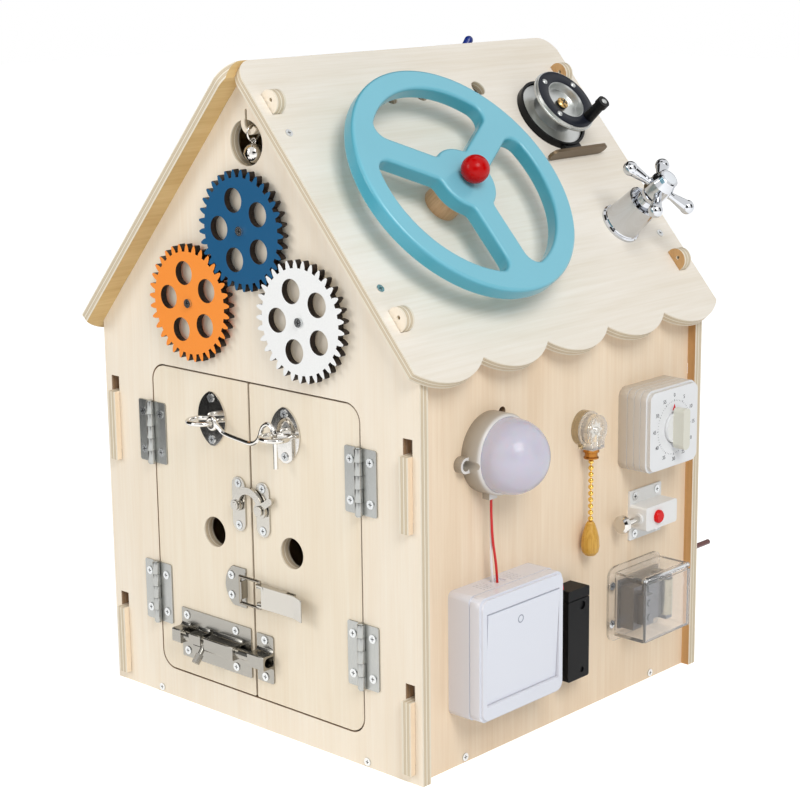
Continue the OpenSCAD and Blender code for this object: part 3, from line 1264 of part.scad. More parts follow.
==
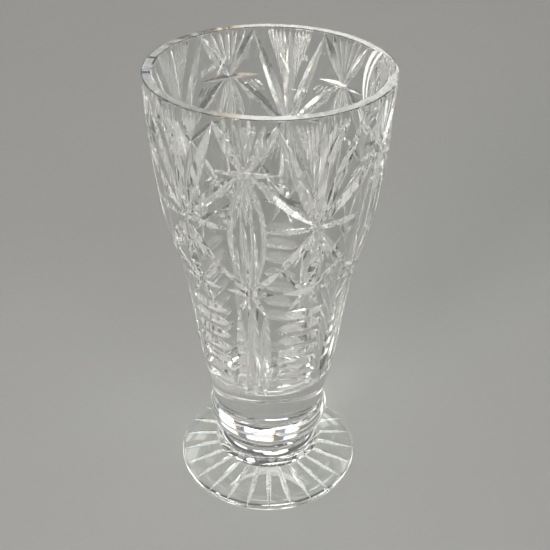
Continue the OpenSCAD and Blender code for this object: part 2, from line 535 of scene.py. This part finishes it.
==
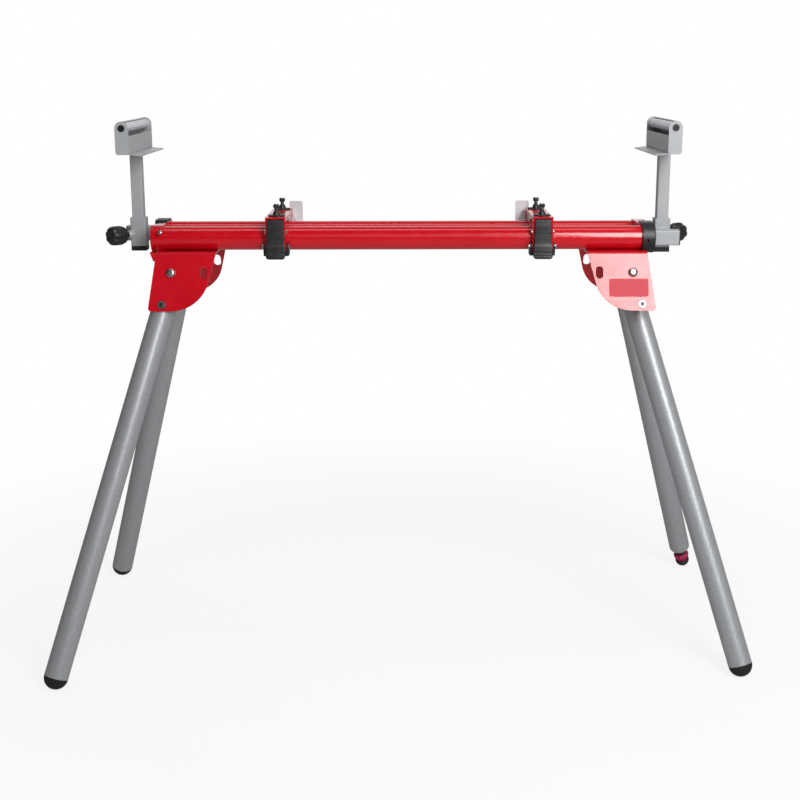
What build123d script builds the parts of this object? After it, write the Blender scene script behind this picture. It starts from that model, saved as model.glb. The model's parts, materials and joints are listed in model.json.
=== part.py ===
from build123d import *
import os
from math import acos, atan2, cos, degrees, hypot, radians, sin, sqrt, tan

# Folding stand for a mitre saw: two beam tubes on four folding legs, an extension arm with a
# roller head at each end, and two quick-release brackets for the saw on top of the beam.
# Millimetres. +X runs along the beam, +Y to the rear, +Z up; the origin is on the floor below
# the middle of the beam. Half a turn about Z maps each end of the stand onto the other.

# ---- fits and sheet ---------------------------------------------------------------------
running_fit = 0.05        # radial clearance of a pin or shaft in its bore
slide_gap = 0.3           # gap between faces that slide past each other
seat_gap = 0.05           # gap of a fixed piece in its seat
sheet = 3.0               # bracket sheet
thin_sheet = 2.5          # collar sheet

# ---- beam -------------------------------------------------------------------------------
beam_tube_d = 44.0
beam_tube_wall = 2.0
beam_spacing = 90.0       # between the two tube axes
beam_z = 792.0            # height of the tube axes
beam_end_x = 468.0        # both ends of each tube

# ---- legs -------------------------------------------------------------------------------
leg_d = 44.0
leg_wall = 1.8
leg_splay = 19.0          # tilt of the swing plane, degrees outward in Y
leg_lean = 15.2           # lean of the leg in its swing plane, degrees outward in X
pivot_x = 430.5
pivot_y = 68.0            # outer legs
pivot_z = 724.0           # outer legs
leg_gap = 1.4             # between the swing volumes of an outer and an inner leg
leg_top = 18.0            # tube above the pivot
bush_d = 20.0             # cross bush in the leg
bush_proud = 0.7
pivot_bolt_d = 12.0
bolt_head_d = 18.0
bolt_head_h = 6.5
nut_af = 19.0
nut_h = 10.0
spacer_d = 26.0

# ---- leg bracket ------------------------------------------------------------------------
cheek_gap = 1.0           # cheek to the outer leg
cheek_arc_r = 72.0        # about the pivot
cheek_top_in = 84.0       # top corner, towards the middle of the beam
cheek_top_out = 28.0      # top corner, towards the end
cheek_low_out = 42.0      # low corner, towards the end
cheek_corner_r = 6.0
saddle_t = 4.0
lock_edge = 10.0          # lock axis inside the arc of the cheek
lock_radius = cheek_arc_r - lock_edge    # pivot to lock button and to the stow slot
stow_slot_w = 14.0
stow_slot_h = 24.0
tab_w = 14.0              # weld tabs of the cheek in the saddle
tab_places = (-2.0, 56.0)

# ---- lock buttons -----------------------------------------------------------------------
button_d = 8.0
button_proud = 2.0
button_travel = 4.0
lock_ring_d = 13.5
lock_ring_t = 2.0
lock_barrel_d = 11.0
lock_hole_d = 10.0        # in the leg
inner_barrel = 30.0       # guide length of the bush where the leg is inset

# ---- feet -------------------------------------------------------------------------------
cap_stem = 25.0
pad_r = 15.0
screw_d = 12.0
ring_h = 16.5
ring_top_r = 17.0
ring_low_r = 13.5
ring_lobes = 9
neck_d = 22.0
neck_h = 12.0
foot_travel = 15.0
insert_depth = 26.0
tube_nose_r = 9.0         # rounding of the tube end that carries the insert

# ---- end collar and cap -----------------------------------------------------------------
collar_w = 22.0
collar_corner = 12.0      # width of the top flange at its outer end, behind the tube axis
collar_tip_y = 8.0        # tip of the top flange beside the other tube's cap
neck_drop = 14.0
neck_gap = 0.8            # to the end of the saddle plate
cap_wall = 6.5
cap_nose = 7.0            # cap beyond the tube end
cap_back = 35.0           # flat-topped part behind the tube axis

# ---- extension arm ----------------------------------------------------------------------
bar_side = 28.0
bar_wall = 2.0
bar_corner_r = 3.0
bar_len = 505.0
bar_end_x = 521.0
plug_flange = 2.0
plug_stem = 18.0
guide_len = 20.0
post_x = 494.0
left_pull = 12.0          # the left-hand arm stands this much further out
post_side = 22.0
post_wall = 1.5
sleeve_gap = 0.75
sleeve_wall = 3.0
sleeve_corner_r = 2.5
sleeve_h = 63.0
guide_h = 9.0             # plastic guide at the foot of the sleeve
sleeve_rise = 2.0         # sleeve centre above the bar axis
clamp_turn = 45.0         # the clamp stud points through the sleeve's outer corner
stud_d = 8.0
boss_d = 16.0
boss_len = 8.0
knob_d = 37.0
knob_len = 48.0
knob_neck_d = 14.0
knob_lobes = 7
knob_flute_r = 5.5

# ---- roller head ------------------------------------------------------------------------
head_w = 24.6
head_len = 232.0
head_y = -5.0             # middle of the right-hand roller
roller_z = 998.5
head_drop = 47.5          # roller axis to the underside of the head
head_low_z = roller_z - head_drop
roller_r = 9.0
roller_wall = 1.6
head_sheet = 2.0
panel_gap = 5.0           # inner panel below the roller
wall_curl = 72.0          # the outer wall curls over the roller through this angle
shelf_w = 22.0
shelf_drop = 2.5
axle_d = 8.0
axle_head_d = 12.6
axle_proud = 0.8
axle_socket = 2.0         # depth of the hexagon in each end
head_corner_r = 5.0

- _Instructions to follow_
Quote only the lines running from the line that holds "What build123d script" to the line that holds "from math import", both ends included.

- _Solution_
What build123d script builds the parts of this object? After it, write the Blender scene script behind this picture. It starts from that model, saved as model.glb. The model's parts, materials and joints are listed in model.json.
=== part.py ===
from build123d import *
import os
from math import acos, atan2, cos, degrees, hypot, radians, sin, sqrt, tan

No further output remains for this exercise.